- DIRECTION: Starting at the line that contains "What three.js and", reproduce each line exactly up to and including the line that contains "the base's underside.". Reproduce nothing else.

## begin SUPPLIED MATERIAL

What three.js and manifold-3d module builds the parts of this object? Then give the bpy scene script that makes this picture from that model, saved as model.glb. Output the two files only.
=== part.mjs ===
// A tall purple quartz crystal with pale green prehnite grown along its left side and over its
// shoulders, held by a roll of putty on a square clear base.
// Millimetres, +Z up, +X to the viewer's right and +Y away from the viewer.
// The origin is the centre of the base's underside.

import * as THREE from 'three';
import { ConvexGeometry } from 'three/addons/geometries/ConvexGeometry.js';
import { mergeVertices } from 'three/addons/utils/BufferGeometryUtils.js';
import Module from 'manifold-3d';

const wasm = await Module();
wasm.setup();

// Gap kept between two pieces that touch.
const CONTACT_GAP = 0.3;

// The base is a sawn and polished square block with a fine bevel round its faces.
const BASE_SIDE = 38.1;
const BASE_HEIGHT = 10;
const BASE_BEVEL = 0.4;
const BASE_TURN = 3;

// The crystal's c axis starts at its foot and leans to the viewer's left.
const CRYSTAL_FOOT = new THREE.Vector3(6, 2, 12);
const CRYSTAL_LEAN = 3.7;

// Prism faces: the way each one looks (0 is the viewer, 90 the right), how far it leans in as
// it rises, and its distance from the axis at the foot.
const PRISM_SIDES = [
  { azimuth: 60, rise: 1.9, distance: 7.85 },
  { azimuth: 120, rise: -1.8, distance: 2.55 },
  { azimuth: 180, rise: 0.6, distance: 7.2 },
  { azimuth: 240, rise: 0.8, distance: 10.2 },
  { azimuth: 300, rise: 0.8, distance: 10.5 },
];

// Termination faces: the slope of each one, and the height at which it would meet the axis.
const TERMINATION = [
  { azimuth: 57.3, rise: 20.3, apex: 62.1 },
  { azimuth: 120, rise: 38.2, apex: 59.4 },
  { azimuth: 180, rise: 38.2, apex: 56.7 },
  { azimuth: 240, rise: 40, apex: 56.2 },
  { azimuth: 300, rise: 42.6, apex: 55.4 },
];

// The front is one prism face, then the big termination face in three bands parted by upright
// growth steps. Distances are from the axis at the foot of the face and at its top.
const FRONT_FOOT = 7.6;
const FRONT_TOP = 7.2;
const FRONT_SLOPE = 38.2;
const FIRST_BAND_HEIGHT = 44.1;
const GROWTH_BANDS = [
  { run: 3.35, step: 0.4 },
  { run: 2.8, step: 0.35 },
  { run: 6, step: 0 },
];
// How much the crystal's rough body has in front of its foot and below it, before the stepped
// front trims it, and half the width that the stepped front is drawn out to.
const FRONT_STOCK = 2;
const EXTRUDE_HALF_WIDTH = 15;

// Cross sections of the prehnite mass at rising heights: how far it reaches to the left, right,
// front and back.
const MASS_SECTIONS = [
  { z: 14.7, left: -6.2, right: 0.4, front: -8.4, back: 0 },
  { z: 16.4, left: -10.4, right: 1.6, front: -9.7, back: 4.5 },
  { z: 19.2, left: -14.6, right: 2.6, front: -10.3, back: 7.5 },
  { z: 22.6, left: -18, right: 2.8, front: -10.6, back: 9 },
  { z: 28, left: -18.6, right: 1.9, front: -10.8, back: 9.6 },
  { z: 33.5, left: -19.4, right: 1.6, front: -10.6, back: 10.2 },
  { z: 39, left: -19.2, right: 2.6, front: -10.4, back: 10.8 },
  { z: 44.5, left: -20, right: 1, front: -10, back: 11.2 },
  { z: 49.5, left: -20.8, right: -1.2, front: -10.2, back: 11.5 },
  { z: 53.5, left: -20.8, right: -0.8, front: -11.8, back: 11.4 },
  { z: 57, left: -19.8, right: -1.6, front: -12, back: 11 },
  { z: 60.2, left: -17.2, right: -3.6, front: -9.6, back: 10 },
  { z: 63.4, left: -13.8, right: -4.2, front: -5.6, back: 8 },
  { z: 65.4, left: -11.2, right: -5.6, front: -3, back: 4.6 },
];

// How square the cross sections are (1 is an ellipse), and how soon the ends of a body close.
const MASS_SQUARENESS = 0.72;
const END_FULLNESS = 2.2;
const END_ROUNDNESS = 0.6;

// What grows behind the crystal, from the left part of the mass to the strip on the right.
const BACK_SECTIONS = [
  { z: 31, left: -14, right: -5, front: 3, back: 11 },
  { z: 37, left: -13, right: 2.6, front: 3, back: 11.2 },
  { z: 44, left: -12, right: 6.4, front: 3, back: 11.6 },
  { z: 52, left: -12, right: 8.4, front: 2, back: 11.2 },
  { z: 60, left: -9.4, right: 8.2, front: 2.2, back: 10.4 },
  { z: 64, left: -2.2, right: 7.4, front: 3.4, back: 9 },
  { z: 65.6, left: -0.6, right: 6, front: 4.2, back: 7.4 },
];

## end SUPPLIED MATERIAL
## begin SUPPLIED MATERIAL

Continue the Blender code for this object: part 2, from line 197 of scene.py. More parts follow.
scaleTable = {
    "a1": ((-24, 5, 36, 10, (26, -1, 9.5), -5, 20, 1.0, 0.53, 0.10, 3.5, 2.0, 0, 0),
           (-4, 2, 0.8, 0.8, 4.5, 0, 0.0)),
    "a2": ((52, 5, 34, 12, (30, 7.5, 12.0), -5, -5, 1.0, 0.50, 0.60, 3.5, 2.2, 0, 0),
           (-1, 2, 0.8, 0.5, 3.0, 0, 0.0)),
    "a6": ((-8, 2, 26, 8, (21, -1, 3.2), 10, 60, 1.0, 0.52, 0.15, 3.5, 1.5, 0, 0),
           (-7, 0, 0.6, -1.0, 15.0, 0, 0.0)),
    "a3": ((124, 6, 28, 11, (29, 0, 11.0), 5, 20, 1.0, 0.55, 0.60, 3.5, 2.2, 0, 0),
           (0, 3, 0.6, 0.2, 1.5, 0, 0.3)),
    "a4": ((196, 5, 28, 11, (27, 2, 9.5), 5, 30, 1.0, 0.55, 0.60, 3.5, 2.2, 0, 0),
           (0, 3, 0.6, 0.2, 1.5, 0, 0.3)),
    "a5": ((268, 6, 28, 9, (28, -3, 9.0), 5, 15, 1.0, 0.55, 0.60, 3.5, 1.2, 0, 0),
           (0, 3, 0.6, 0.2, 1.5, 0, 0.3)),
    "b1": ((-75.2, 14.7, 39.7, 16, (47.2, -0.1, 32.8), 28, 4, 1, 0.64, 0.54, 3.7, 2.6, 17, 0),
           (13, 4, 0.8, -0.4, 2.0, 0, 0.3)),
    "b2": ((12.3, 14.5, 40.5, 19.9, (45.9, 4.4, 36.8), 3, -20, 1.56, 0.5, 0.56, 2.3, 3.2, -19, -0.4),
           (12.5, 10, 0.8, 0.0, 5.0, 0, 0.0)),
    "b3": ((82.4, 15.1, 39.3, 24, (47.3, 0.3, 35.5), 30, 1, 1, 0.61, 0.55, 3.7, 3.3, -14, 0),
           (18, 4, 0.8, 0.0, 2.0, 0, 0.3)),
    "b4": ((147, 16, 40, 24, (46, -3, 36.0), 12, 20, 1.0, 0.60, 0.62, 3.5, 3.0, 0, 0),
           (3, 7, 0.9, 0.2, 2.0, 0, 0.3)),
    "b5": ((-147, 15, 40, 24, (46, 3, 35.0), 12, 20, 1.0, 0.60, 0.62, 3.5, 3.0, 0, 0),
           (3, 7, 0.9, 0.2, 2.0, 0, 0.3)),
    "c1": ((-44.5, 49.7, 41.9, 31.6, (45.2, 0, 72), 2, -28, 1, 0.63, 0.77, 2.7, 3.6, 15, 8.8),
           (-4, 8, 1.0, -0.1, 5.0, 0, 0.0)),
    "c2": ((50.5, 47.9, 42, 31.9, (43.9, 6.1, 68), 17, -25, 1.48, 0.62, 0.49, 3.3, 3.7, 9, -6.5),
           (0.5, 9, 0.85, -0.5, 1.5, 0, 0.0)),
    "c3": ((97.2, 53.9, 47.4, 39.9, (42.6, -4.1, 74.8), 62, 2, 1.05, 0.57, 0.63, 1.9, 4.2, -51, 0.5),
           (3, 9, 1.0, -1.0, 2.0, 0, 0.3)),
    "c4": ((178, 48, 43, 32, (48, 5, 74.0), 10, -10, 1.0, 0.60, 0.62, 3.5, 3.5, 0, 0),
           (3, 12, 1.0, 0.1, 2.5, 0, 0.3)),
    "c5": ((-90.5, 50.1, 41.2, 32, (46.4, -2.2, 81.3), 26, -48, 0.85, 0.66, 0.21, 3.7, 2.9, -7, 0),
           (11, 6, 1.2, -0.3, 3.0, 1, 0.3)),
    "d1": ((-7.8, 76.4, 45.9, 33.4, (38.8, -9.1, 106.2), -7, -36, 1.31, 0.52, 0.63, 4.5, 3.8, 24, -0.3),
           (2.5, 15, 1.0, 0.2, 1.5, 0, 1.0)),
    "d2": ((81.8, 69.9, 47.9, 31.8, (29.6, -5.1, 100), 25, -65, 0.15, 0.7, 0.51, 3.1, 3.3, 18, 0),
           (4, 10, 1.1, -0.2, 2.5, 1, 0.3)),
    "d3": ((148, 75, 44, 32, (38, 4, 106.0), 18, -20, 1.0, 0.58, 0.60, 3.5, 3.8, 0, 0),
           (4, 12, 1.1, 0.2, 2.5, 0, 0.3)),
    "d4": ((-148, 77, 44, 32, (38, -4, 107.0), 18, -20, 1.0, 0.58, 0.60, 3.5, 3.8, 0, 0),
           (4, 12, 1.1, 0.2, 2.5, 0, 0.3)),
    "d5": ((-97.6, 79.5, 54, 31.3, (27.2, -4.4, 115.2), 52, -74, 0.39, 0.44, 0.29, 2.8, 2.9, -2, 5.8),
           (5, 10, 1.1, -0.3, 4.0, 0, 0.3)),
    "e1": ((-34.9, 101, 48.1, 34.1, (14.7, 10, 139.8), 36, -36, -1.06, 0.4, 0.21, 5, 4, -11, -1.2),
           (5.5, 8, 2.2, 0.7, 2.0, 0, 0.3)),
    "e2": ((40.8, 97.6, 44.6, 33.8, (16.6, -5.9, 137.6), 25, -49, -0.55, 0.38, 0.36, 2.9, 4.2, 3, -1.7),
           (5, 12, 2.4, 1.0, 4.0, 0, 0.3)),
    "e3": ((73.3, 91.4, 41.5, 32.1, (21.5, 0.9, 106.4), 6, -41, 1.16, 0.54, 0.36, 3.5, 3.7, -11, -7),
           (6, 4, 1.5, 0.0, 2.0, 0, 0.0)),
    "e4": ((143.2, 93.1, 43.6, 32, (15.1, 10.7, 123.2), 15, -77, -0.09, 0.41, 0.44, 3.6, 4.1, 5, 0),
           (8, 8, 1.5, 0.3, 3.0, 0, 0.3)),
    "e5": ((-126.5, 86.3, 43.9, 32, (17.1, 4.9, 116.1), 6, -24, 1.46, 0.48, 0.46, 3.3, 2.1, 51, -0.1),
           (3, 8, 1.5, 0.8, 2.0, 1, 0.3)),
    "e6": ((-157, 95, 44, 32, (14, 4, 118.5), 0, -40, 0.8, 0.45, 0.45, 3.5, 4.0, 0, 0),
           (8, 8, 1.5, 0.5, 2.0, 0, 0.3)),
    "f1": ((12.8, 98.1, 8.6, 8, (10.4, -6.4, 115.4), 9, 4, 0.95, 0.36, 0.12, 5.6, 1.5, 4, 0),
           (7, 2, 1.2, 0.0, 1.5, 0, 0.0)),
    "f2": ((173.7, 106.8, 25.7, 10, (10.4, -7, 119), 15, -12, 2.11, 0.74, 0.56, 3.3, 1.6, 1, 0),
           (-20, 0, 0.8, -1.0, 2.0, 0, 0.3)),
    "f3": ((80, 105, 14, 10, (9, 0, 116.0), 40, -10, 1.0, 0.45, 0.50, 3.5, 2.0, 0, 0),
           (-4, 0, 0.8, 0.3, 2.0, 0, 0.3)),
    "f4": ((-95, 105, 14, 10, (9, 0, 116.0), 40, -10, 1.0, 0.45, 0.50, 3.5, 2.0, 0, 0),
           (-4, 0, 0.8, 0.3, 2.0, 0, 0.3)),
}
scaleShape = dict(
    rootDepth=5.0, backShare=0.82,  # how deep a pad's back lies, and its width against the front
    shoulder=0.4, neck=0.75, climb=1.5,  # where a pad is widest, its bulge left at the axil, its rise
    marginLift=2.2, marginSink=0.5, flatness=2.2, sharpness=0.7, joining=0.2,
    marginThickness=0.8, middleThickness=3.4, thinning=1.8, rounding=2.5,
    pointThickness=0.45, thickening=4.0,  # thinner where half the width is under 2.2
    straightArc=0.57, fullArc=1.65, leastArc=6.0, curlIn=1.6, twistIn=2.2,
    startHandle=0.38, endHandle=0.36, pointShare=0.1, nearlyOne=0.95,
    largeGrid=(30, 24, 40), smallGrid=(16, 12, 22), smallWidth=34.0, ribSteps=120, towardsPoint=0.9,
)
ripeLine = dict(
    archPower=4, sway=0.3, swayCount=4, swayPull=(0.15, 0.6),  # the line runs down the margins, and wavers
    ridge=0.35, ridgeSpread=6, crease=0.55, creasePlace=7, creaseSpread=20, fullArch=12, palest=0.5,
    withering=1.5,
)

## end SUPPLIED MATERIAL

- WRITTEN RESPONSE:
What three.js and manifold-3d module builds the parts of this object? Then give the bpy scene script that makes this picture from that model, saved as model.glb. Output the two files only.
=== part.mjs ===
// A tall purple quartz crystal with pale green prehnite grown along its left side and over its
// shoulders, held by a roll of putty on a square clear base.
// Millimetres, +Z up, +X to the viewer's right and +Y away from the viewer.
// The origin is the centre of the base's underside.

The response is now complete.